Una riedizione, a breve distanza della precedente (1993), con copertina nera e una fascetta bianca che dice: “Libertà di stampa significa rispondere ai libri con i libri”. David Bidussa, che nell’edizione 1993 della Morcelliana aveva analizzato il rifiuto dello storicismo di Jesi e l’innesto delle mitologie negli eventi e nella loro ricostruzione, fecondo per gli storici, fa per Bollati Boringhieri la “Retorica e grammatica dell’antisemitismo”. La pronta riedizione di Jesi va collegata alla polemica su Toaff e “Pasque di sangue”. Ma a questo quadro meglio soccorre la sintesi che Bidussa faceva allora delle argomentazioni di Jesi sulla recrudescenza dell’antisemitismo nel Novecento: la filosofia emancipazionista, il pregiudizio cristiano (Jesi lo dice cattolico, anche lui, ma è cristiano), il razzismo, la “non civilizzazione” dell’ebreo, il vampirismo tedesco, la catena vampiri\streghe\ebrei.

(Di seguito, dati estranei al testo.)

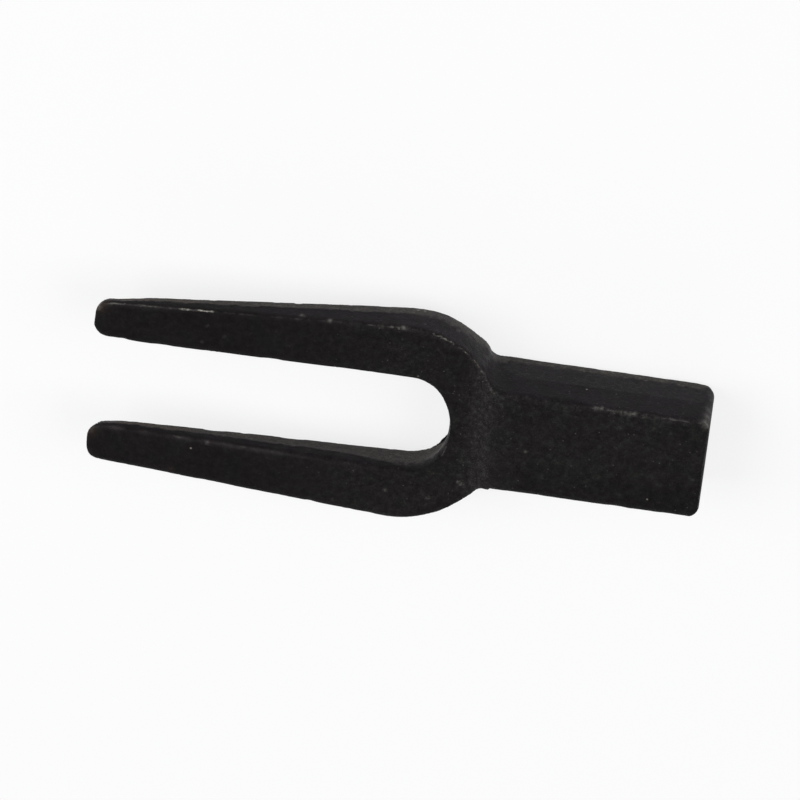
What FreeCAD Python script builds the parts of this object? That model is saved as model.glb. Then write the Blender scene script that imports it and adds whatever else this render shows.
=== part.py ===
import FreeCAD, Part
import math
import os
import Sketcher
from FreeCAD import Placement, Rotation, Vector

# Fork head of a ball joint separator: one drop-forged piece of blackened steel.
# A short rectangular shank carries a fork of two wedge-shaped tines. The head lies along X:
# the shank's end face is at X = 0 and the tips point to +X. Z = 0 is the middle of the shank.
# The fork's upper face is flat and parallel to the shank; its lower face climbs to the tips.
# The dies part along the middle of the wedge, and all walls lean in from there by the draft.

# Driving dimensions, in millimetres and degrees.
SIZES = {
    "overall_length": 135.4,
    # shank
    "shank_length": 48.8,
    "shank_width": 25.8,
    "shank_thickness": 16.8,
    "shank_corner_radius": 2.4,
    # fork seen from above, all at the parting line
    "neck_radius": 4.2,
    "fork_width": 50.0,
    "shoulder_radius": 21.6,
    "shoulder_reach": 18.3,
    "crotch_wall": 7.5,
    "jaw_root_width": 23.8,
    "jaw_mouth_width": 22.2,
    "crotch_radius": 15.3,
    "crotch_corner_radius": 8.0,
    "tip_width": 9.5,
    "tip_outer_radius": 3.6,
    "tip_inner_radius": 3.8,
    # fork seen from the side
    "fork_face_drop": 2.0,
    "root_thickness": 10.9,
    "tip_thickness": 2.9,
    "ramp_start": 45.8,
    "upper_ramp_length": 5.0,
    "lower_ramp_length": 13.0,
    # forging
    "forging_draft": 3.7,
    "rim_radius": 1.3,
    # socket for the driver's round end
    "driver_diameter": 12.0,
    "socket_clearance": 0.15,
    "socket_depth": 32.0,
    "drill_point_angle": 118.0,
    # mark left by the hardness test on the shank's upper face
    "dimple_radius": 1.1,
    "dimple_depth": 0.35,
    "dimple_from_end": 39.0,
    "dimple_offset": 1.5,
}

# Blanks and cuts run this far past where they end, into metal or air that another cut clears.
MARGIN = 4.0

# Two places this near each other are the same place.
SMALL = 0.001

# A face that tilts less than this from level is a broad face, and a steeper one is a wall.
BROAD_TILT = 60.0

# Sketcher's numbers for a curve's points, for the origin and for the axes.
START, END, CENTRE = 1, 2, 3
X_AXIS = -1
ORIGIN = (X_AXIS, START)

# Rules shared by several features, in the spreadsheet's names.
TINES = "(Sizes.overall_length - Sizes.shank_length)"
TILT = f"atan((Sizes.root_thickness - Sizes.tip_thickness) / 2 / {TINES})"
FORK_FACE = "(Sizes.shank_thickness / 2 - Sizes.fork_face_drop)"
# Two roundings have to fit on the tips' wall, with a strip left flat between them.
RIM = "min(Sizes.rim_radius; 0.45 * Sizes.tip_thickness)"

doc = FreeCAD.newDocument("BallJointSeparator")


def make_sheet():
    """Give every driving dimension a spreadsheet cell with its name as alias."""
    sheet = doc.addObject("Spreadsheet::Sheet", "Sizes")
    for row, (name, value) in enumerate(SIZES.items(), start=1):
        sheet.set(f"A{row}", name)
        sheet.set(f"B{row}", str(value))
        sheet.setAlias(f"B{row}", name)
    doc.recompute()


def new_sketch(body, name, role):
    """A sketch on one of the body's own origin planes."""
    sketch = body.newObject("Sketcher::SketchObject", name)
    plane = next(item for item in body.Origin.OriginFeatures if item.Role == role)
    sketch.AttachmentSupport = [(plane, "")]
    sketch.MapMode = "FlatFace"
    return sketch


def line(sketch, start, end):
    return sketch.addGeometry(Part.LineSegment(Vector(*start, 0), Vector(*end, 0)))


def arc(sketch, centre, radius, first_angle, last_angle):
    """An arc that runs anticlockwise from first_angle to last_angle, in degrees."""
    circle = Part.Circle(Vector(*centre, 0), Vector(0, 0, 1), radius)
    first, last = math.radians(first_angle), math.radians(last_angle)
    return sketch.addGeometry(Part.ArcOfCircle(circle, first, last))


def relate(sketch, kind, *elements):
    sketch.addConstraint(Sketcher.Constraint(kind, *elements))


def dimension(sketch, name, kind, elements, value, rule):
    """A named constraint that follows a rule written in the spreadsheet's names."""
    index = sketch.addConstraint(Sketcher.Constraint(kind, *elements, value))
    sketch.renameConstraint(index, name)
    sketch.setExpression(f"Constraints.{name}", rule)


def locate_x(sketch, name, element, point, value, rule):
    dimension(sketch, name, "DistanceX", (*ORIGIN, element, point), value, rule)


def locate_y(sketch, name, element, point, value, rule):
    dimension(sketch, name, "DistanceY", (*ORIGIN, element, point), value, rule)


class Twins:
    """An outline's element on the +Y side and its mirror image on the -Y side.

    enter and leave are the points where a walk along the outline, from the shank to the
    crotch, comes onto each of the two and goes off it.
    """

    def __init__(self, upper, lower, enter, leave, round_):
        self.upper, self.lower, self.round = upper, lower, round_
        self.enter, self.leave = enter, leave
        swap = {START: END, END: START}
        self.lower_enter = swap[enter] if round_ else enter
        self.lower_leave = swap[leave] if round_ else leave


def twin_lines(sketch, start, end):
    upper = line(sketch, start, end)
    lower = line(sketch, (start[0], -start[1]), (end[0], -end[1]))
    return Twins(upper, lower, START, END, False)


def twin_arcs(sketch, centre, radius, enter_angle, leave_angle):
    """Mirrored arcs; the upper one turns from enter_angle to leave_angle the short way."""
    first, last = sorted((enter_angle, leave_angle))
    upper = arc(sketch, centre, radius, first, last)
    lower = arc(sketch, (centre[0], -centre[1]), radius, -last, -first)
    forwards = enter_angle < leave_angle
    enter, leave = (START, END) if forwards else (END, START)
    return Twins(upper, lower, enter, leave, True)


def join_twins(sketch, walk):
    """Make a walk of twins one smooth line on the +Y side, mirrored on the -Y side."""
    for before, after in zip(walk, walk[1:]):
        relate(sketch, "Tangent", before.upper, before.leave, after.upper, after.enter)
        relate(sketch, "Coincident", before.lower, before.lower_leave,
               after.lower, after.lower_enter)
        relate(sketch, "Symmetric", before.upper, before.leave,
               before.lower, before.lower_leave, X_AXIS)
    for twins in walk:
        if twins.round:
            relate(sketch, "Equal", twins.upper, twins.lower)


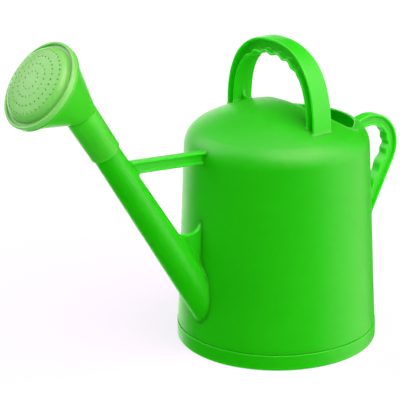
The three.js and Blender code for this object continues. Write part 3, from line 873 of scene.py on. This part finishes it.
def make_funnel(material):
    start = SLEEVE_END + GAP
    lip = -FACE_SKIRT - 2 * GAP
    rim_foot = -FUNNEL_RIM_DEPTH

    def at_spout(radius, station):
        return circle(SPOUT_FRAME.place, radius, station, FUNNEL_COLUMNS)

    def at_rose(radius, station):
        return circle(ROSE_FRAME.place, radius, station, FUNNEL_COLUMNS)

    def between(first, last, shares):
        return [first + (last - first) * share for share in shares]

    small = at_spout(SLEEVE_RADIUS_END, start + FUNNEL_FOOT)
    large = at_rose(FUNNEL_CONE_RADIUS, -FUNNEL_CONE_DEPTH)
    rings = [at_spout(SLEEVE_RADIUS_END - SLEEVE_EDGE, start)]
    rings += [at_spout(SLEEVE_RADIUS_END, start + SLEEVE_EDGE)]
    rings += between(small, large, FUNNEL_ROWS)

    rim = [(FUNNEL_RIM_RADIUS - FUNNEL_RIM_ROUND, rim_foot)]
    rim += [(FUNNEL_RIM_RADIUS - RIM_EDGE, rim_foot + FLOOR_EDGE)]
    rim += [(FUNNEL_RIM_RADIUS, rim_foot + FUNNEL_RIM_ROUND)]
    rim += [(FUNNEL_RIM_RADIUS, lip - FLOOR_EDGE), (FUNNEL_RIM_RADIUS - FLOOR_EDGE, lip)]
    rim += [(SPIGOT_RADIUS + CREASE, lip), (SPIGOT_RADIUS, lip + CREASE)]
    rim += [(SPIGOT_RADIUS, SPIGOT_TOP - RIM_EDGE), (SPIGOT_RADIUS - RIM_EDGE, SPIGOT_TOP)]
    rim += [(FUNNEL_BORE + RIM_EDGE, SPIGOT_TOP), (FUNNEL_BORE, SPIGOT_TOP - RIM_EDGE)]
    rings += [at_rose(r, s) for r, s in rim]

    inner_small = at_spout(ROSE_BORE, start + RIM_EDGE)
    inner_large = at_rose(FUNNEL_BORE, -FUNNEL_CONE_DEPTH)
    rings += between(inner_large, inner_small, BORE_ROWS)
    rings += [at_spout(ROSE_BORE + RIM_EDGE, start)]
    add_piece("rose_funnel_shell", ring_grid(rings), "funnel", "rose_funnel", material)


def make_face(material):
    rise = ROSE_BULGE - FACE_EDGE_Z
    sphere = (FACE_DOME_RADIUS ** 2 + rise ** 2) / (2 * rise)
    floor_low = SPIGOT_TOP + GAP
    floor_half = (FACE_FLOOR_HALF_WIDTH, (FACE_GROOVE_Z - floor_low) / 2)
    floor_centre = (FACE_GROOVE_RADIUS - 1, floor_low + floor_half[1])
    bead_half = ((ROSE_RADIUS - FACE_GROOVE_RADIUS) / 2, (FACE_BEAD_Z - floor_low) / 2)
    bead_centre = (ROSE_RADIUS - bead_half[0], FACE_BEAD_Z - bead_half[1])
    skirt_inner = SPIGOT_RADIUS + GAP
    skirt_half = ((ROSE_RADIUS - skirt_inner) / 2, (FACE_SKIRT + FACE_SKIRT_TOP) / 2)
    skirt_centre = (ROSE_RADIUS - skirt_half[0], FACE_SKIRT_TOP - skirt_half[1])

    def distance(across, y, along):
        radius = np.hypot(across, y)
        cap = np.hypot(radius, along - ROSE_BULGE + sphere) - sphere
        plate = soft_max(cap, radius - FACE_WALL_RADIUS, FACE_RIM_BLEND)
        plate = np.maximum(np.maximum(plate, -plate - FACE_SKIN), floor_low - along)
        floor = round_box(radius, along, floor_centre, floor_half, FACE_FLOOR_EDGE)
        bead = round_box(radius, along, bead_centre, bead_half, FACE_BEAD_EDGE)
        skirt = round_box(radius, along, skirt_centre, skirt_half, FACE_SKIRT_EDGE)
        rim = soft_min(bead, skirt, FACE_SKIRT_BLEND)
        face = soft_min(soft_min(plate, floor, FACE_FLOOR_BLEND), rim, FACE_BEAD_BLEND)
        turn = np.arctan2(y, across)
        for ring_radius, count in SPRAY_RINGS:
            pitch = 2 * math.pi / count
            offset = turn - pitch * np.round(turn / pitch)
            outwards = radius * np.cos(offset) - ring_radius
            hole = np.hypot(outwards, radius * np.sin(offset)) - SPRAY_HOLE_RADIUS
            face = soft_max(face, -hole, SPRAY_HOLE_EDGE)
        return face

    margin = 1.5
    reach = ROSE_RADIUS + margin
    low = (-reach, -reach, -FACE_SKIRT - margin)
    high = (reach, reach, ROSE_BULGE + margin)
    net = surface_net(distance, low, high, FACE_CELL, ROSE_FRAME.place)
    add_piece("rose_face_plate", net, "face", "rose_face", material)


# ---------------------------------------------------------------- materials

# name: colour, roughness, strength of the grain, share of light that passes into the plastic
PLASTICS = {
    "body_plastic": ((0.011, 0.55, 0.002), 0.42, 0.35, 1.0),
    # the handles' green is lighter than the body's as painted fill light, offsetting the shade in their
    # recessed channels
    "handle_plastic": ((0.014, 0.62, 0.003), 0.38, 0.25, 0.8),
    "rose_plastic": ((0.03, 0.6, 0.008), 0.36, 0.2, 0.7),
    # the face's green is its own colour; the extra red and blue that pale it are a painted sheen over the
    # whole face
    "face_plastic": ((0.13, 0.62, 0.09), 0.3, 0.3, 0.3),
}
PLASTIC_IOR = 1.49
PLASTIC_SPECULAR = 0.42
GLOW_REACH = (0.25, 1.0, 0.1)
GLOW_DEPTH = 9 * MM

# features per metre, detail, roughness
FLOW_MARKS = (14, 3, 0.5)
GLOSS_CLOUDS = (55, 4, 0.6)
FINE_GRAIN = (1500, 2, 0.6)
SINK_MARKS = (110, 2, 0.5)

DARKER = (0.93, 0.965, 0.93)
LIGHTER = (1.07, 1.025, 1.07)
NOISE_LOW = 0.3
NOISE_HIGH = 0.7
GLOSSIER = 0.035
DULLER = 0.045
GRAIN_HEIGHT = 0.06 * MM
SINK_HEIGHT = 0.3 * MM
SINK_STRENGTH = 0.25


def moulded_plastic(name, colour, roughness, grain, translucency):
    """Satin polypropylene: a fine moulded grain, faint flow marks and slight variation of gloss."""
    material = bpy.data.materials.new(name)
    material.use_nodes = True
    nodes = material.node_tree.nodes
    links = material.node_tree.links
    nodes.clear()
    output = nodes.new("ShaderNodeOutputMaterial")
    shader = nodes.new("ShaderNodeBsdfPrincipled")
    links.new(shader.outputs["BSDF"], output.inputs["Surface"])
    shader.inputs["IOR"].default_value = PLASTIC_IOR
    shader.inputs["Specular IOR Level"].default_value = PLASTIC_SPECULAR
    shader.inputs["Subsurface Weight"].default_value = translucency
    shader.inputs["Subsurface Radius"].default_value = GLOW_REACH
    shader.inputs["Subsurface Scale"].default_value = GLOW_DEPTH
    place = nodes.new("ShaderNodeTexCoord")

    def noise(scale, detail, rough):
        texture = nodes.new("ShaderNodeTexNoise")
        texture.inputs["Scale"].default_value = scale
        texture.inputs["Detail"].default_value = detail
        texture.inputs["Roughness"].default_value = rough
        links.new(place.outputs["Object"], texture.inputs["Vector"])
        return texture.outputs["Fac"]

    def bump(height, strength, distance):
        node = nodes.new("ShaderNodeBump")
        node.inputs["Strength"].default_value = strength
        node.inputs["Distance"].default_value = distance
        links.new(height, node.inputs["Height"])
        return node

    colours = nodes.new("ShaderNodeValToRGB")
    ends = ((NOISE_LOW, DARKER), (NOISE_HIGH, LIGHTER))
    for element, (position, factors) in zip(colours.color_ramp.elements, ends):
        element.position = position
        element.color = (*(base * factor for base, factor in zip(colour, factors)), 1)
    links.new(noise(*FLOW_MARKS), colours.inputs["Fac"])
    links.new(colours.outputs["Color"], shader.inputs["Base Color"])

    gloss = nodes.new("ShaderNodeMapRange")
    gloss.inputs["From Min"].default_value = NOISE_LOW
    gloss.inputs["From Max"].default_value = NOISE_HIGH
    gloss.inputs["To Min"].default_value = roughness - GLOSSIER
    gloss.inputs["To Max"].default_value = roughness + DULLER
    links.new(noise(*GLOSS_CLOUDS), gloss.inputs["Value"])
    links.new(gloss.outputs["Result"], shader.inputs["Roughness"])

    grain_bump = bump(noise(*FINE_GRAIN), grain, GRAIN_HEIGHT)
    sink_bump = bump(noise(*SINK_MARKS), SINK_STRENGTH, SINK_HEIGHT)
    links.new(grain_bump.outputs["Normal"], sink_bump.inputs["Normal"])
    links.new(sink_bump.outputs["Normal"], shader.inputs["Normal"])
    return material


FLOOR_GREY = 0.2
FLOOR_ROUGHNESS = 0.9
FLOOR_GLOW = 0.72
FLOOR_GLOW_COLOUR = (1, 1.04, 1.07)


def floor_material():
    material = bpy.data.materials.new("pale_floor")
    material.use_nodes = True
    shader = material.node_tree.nodes["Principled BSDF"]
    shader.inputs["Base Color"].default_value = (FLOOR_GREY, FLOOR_GREY, FLOOR_GREY, 1)
    shader.inputs["Roughness"].default_value = FLOOR_ROUGHNESS
    shader.inputs["Specular IOR Level"].default_value = 0.0
    shader.inputs["Emission Color"].default_value = (*FLOOR_GLOW_COLOUR, 1)
    shader.inputs["Emission Strength"].default_value = FLOOR_GLOW
    return material


# ---------------------------------------------------------------- camera, light and floor

AMBIENT = 0.005
FLOOR_HALF_SIZE = 12
CAMERA_DISTANCE = 2.1
CAMERA_HEIGHT = 0.90117
CAMERA_AZIMUTH = math.radians(38.758)
CAMERA_YAW = math.radians(-2.38)
CAMERA_PITCH = math.radians(19.39)
CAMERA_ROLL = math.radians(-0.59)
CAMERA_LENS = 175.5
CAMERA_SENSOR = 36


def add_camera():
    """A long lens on the spout's side, aimed down at the can. Its place is in metres."""
    camera = bpy.data.objects.new("camera", bpy.data.cameras.new("camera"))
    bpy.context.scene.collection.objects.link(camera)
    camera.data.lens = CAMERA_LENS
    camera.data.sensor_width = CAMERA_SENSOR
    camera.location = (
        -CAMERA_DISTANCE * math.sin(CAMERA_AZIMUTH),
        -CAMERA_DISTANCE * math.cos(CAMERA_AZIMUTH),
        CAMERA_HEIGHT,
    )
    heading = -CAMERA_AZIMUTH - CAMERA_YAW
    tilt = Matrix.Rotation(math.pi / 2 - CAMERA_PITCH, 3, "X")
    turn = Matrix.Rotation(heading, 3, "Z") @ tilt @ Matrix.Rotation(CAMERA_ROLL, 3, "Z")
    camera.rotation_euler = turn.to_euler()
    bpy.context.scene.camera = camera


def facing(azimuth, elevation):
    """A direction in degrees from the camera's own azimuth, positive to its right, and above level."""
    turn = math.radians(azimuth)
    rise = math.radians(elevation)
    across = Vector((math.cos(CAMERA_AZIMUTH), -math.sin(CAMERA_AZIMUTH), 0))
    nearer = Vector((-math.sin(CAMERA_AZIMUTH), -math.cos(CAMERA_AZIMUTH), 0))
    level = across * math.sin(turn) + nearer * math.cos(turn)
    return level * math.cos(rise) + Vector((0, 0, math.sin(rise)))


# name: azimuth, elevation, full out to, faded by (degrees), radiance in red, green and blue
SOFTBOXES = {
    "front_top": (41, 55, 10, 42, (5.3, 3.6, 3.6)),
    "right_front": (76, 22, 10, 40, (2.7, 1.25, 2.2)),
    "right": (98, -22, 14, 46, (2.1, 1.4, 1.5)),
    "left": (-108, 32, 8, 34, (3.4, 2.3, 3.2)),
    "left_back": (-162, -14, 16, 40, (2.3, 2.2, 2.1)),
    "top": (-10, 80, 14, 52, (1.5, 0.55, 1.4)),
}


def light_scene():
    """A dark studio with large soft panels, painted on the world."""
    world = bpy.data.worlds.new("studio")
    world.use_nodes = True
    nodes = world.node_tree.nodes
    links = world.node_tree.links
    background = nodes["Background"]
    background.inputs["Strength"].default_value = 1
    outwards = nodes.new("ShaderNodeTexCoord")
    total = None
    for name, (azimuth, elevation, core, edge, glow) in SOFTBOXES.items():
        angle = nodes.new("ShaderNodeVectorMath")
        angle.name = name
        angle.operation = "DOT_PRODUCT"
        angle.inputs[1].default_value = facing(azimuth, elevation)
        links.new(outwards.outputs["Generated"], angle.inputs[0])
        panel = nodes.new("ShaderNodeMapRange")
        panel.interpolation_type = "SMOOTHSTEP"
        panel.inputs["From Min"].default_value = math.cos(math.radians(edge))
        panel.inputs["From Max"].default_value = math.cos(math.radians(core))
        links.new(angle.outputs["Value"], panel.inputs["Value"])
        added = nodes.new("ShaderNodeVectorMath")
        added.operation = "MULTIPLY_ADD"
        added.inputs[1].default_value = glow
        added.inputs[2].default_value = (AMBIENT, AMBIENT, AMBIENT)
        links.new(panel.outputs["Result"], added.inputs[0])
        if total is not None:
            links.new(total.outputs["Vector"], added.inputs[2])
        total = added
    links.new(total.outputs["Vector"], background.inputs["Color"])
    bpy.context.scene.world = world
    bpy.context.scene.view_settings.view_transform = "Standard"


def add_floor():
    half = FLOOR_HALF_SIZE
    corners = [(-half, -half, 0), (half, -half, 0), (half, half, 0), (-half, half, 0)]
    mesh = bpy.data.meshes.new("floor")
    mesh.from_pydata(corners, [], [(0, 1, 2, 3)])
    floor = bpy.data.objects.new("floor", mesh)
    bpy.context.scene.collection.objects.link(floor)
    mesh.materials.append(floor_material())
    floor.visible_glossy = False


# ---------------------------------------------------------------- the can

add_camera()
light_scene()
add_floor()

plastics = {name: moulded_plastic(name, *look) for name, look in PLASTICS.items()}

make_tank(plastics["body_plastic"])
make_base(plastics["body_plastic"])
make_spout(plastics["body_plastic"])
make_brace(plastics["body_plastic"])
make_top_handle(plastics["handle_plastic"])
make_rear_handle(plastics["handle_plastic"])
make_sleeve(plastics["rose_plastic"])
make_funnel(plastics["rose_plastic"])
make_face(plastics["face_plastic"])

L’ultimo processo di sangue contro ebrei in Russia fu quello contro Mendel Beiliss nel 1912, al tempo dei pogrom in Ucraina e altrove, il Jakov Bok de “l’uomo di Kiev” di Malamud ("The Fixer"), impersonato al cinema da Alan Bates – che però il processo lo vinse. Mentre il “caso Damasco”, che Jesi rievoca, non solo fu vinto dagli accusati ma portò alla follia, benché non dichiarata, Robert Francis Burton, viaggiatore e letterato a tutti gli altri effetti rimarchevole e molto benemerito, l’esploratore e scrittore che poteva vantare la conoscenza di ventinove lingue, restauratore di molte letterature, dall’Anatolia all’Etiopia. Console a Damasco dal 1868 fu richiamato dopo appena tre anni dal Foreign Office per le sue intemperanze antisemitiche, e nel 1873 mandato a languire al consolato di Trieste. Morendo nel 1890 Burton lasciò manoscritto un “Human Sacrifice among the Sephardine or Eastern Jews” che la vedova Isabel, benché devota cattolica, giudicò impubblicabile, e avrebbe distrutto - ma un capitolo fu pubblicato nel 1896, alla morte di Isabel, col titolo “The Jew, the Gipsy and el Islam”, mentre il manoscritto figura venduto all’asta da Christie’s il 5 giugno 2001.
Cosa spinge un uomo curioso, sicuro cosmopolita, a questa forma folle di odio? Non nichilista, delirante. La stessa di cui soffrirà un secolo dopo Garaudy, filosofo forse non apprezzabile ma apprezzato e importante. La stessa di cui ha sofferto Céline: lo scrittore più “impegnato”, letterariamente e personalmente, di tutto il Novecento, e che sotto l’occupazione tedesca mantenne un contegno irreprensibile, mentre i suoi compatrioti meravigliavano gli stessi tedeschi per lo zelo antiebraico, scrive prima della guerra, e non rinnega dopo la guerra, dei libelli antisemiti folli – disordinati, scomposti, senza un barlume di scrittura, malgrado la parvenza ragionativa di cui si paluda l’antisemitismo. È il risentimento, l’area grigia in cui “Pasque di sangue” di Toaff voleva cominciare a penetrare, ma che evidentemente è campo impraticabile.